Mesoporous silicate

Mesoporous silicate

Mesoporous silicates are silicates with a special morphology.

Contents

Background

Porous inorganic solids have found great utility as catalysts and sorption media because of their large internal surface area, i.e. the presence of voids of controllable dimensions at the atomic, molecular, and nanometer scales. With increasing environmental concerns worldwide, nanoporous materials have become more important and useful for the separation of polluting species and the recovery of useful ones. In recent years there has been great progress in applying environmentally friendly zeolites in heterogeneous reaction catalysis.

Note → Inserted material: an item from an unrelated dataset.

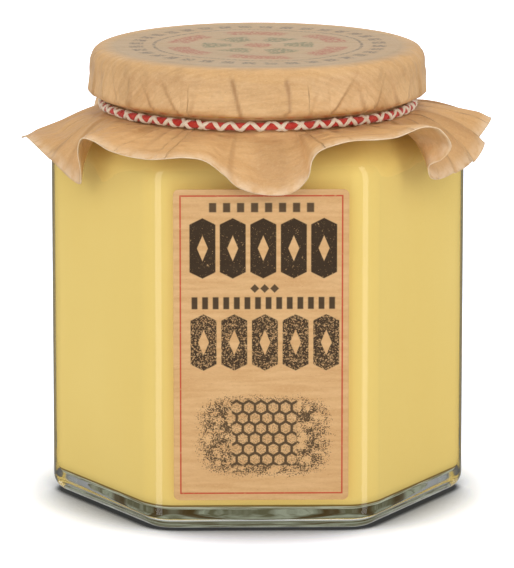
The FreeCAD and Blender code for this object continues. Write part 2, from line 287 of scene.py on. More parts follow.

The reason for their success is related to their specific features in converting molecules having kinetic diameter below 1 nm, but they become inadequate when reactants with sizes above the dimensions of the pores have to be processed. Research efforts to synthesize zeolites with larger pore diameter, high structural stability and catalytic activity have not given the expected results yet.

Characteristics

The discovery of a new family of mesoporous molecular sieves in the early 1990’s by Kuroda et al., known as KSW-1[1] and FSM-16[2], and by ExxonMobil, called M41S[3], opened new possibilities to prepare catalysts for reactions of relatively large molecules. The silicate wall of the pores is amorphous. Mesoporous silicates, such as MCM-41 and SBA-15 (the most common mesoporous silicates), are porous silicates with huge surface areas (normally ≥1000 m²/g), large pore sizes (2 nm ≤ size ≤ 20 nm) and ordered arrays of cylindrical mesopores with very regular pore morphology. The large surface areas of these solids increase the probability that a reactant molecule in solution will come into contact with the catalyst surface and react. The large pore size and ordered pore morphology allow one to be sure that the reactant molecules are small enough to diffuse into the pores.

References

  1. ^ Yanagisawa, T.; Shimizu, T.; Kuroda, K.; Kato, C. Bull. Chem. Soc. Jpn. 1990, 63, 988.
  2. ^ Inagaki, S.; Fukushima, Y.; Kuroda, K. J. Chem. Soc., Chem. Commun. 1993, 8, 680.
  3. ^ Kresge, C. T.; Leonowicz, M. E.; Roth, W. J.; Vartuli J.C.; Beck J. S. Nature, 1992, 359, 710.